The WaPo didn't change covert policy and operations; they usurped them. And that's why the leakers have to be mercilessly punished.

BB's peroration is something that Democrats serious about regaining national power will have to come to grips with sooner or later:

There you have it: this is the dark and dirty world we live in. Hardly a police state, hardly a truant officer or dog catcher state: we use foreign intelligence to capture and kill al-Qaeda and move detainees around the world; we look at international finanical records, and eavesdrop on suspected terrorists. If anyone told you we did that at a water cooler would you even blink an eye?

Of course not; you'd go nuts, wouldn't you, if we weren't doing that?

Damn right. And Americans will continue to vote accordingly for the foreseeable future.

About that there is no confusion.

[HT: CQ, Powerline]

UPDATE 12/31: I guess Mrs. Clinton has, albeit quietly, decided against being serious.

UPDATE II: More unseriousness, this time from Aunt Madeleine:

In an interview posted on the Democratic National Committee's web site, former Secretary of State Madeleine Albright says she doesn't like the way President Bush "repeatedly" talks about achieving victory in the Iraq war.

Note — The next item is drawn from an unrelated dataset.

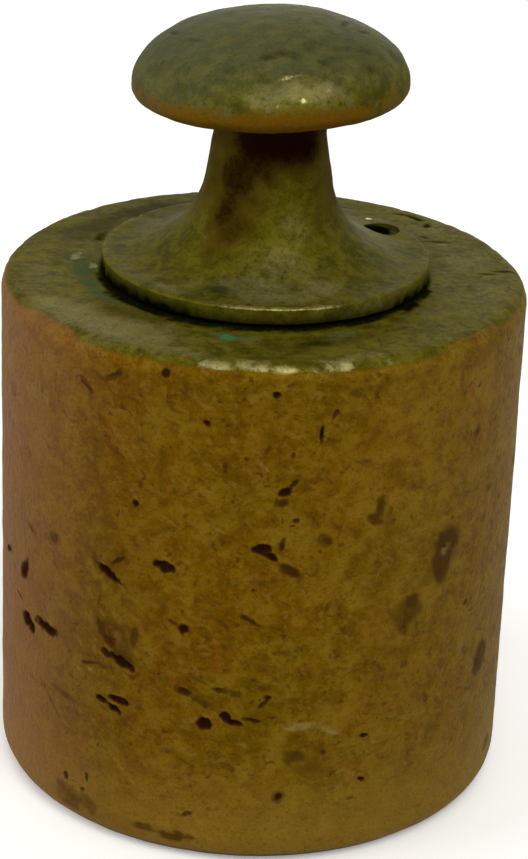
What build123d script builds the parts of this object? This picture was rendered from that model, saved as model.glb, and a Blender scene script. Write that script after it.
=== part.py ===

"I was very troubled recently, particularly by [Bush's] first speech to the Naval Academy," the former top Clinton diplomat complains in a DNC audio webcast.

"They clearly had some kind of a new pollster in the White House tell them that the word 'victory' had to be repeated endlessly," Albright griped. "Plus, [there was] the backdrop that said 'victory' and then there was 'victory' on the podium. I don't know how many times he used the word 'victory.'"

Still, despite her discomfort over President Bush's victory talk, Albright insisted that she and other Democrats really do want the U.S. to prevail in Iraq.

By "prevail," of course, she means "retreat like it was Saigon in April 1975".

Sounds like the White House's "some kind of a new pollster" - Dontcha just love a Clintonoid complaining about pollsters? - is definitely onto something.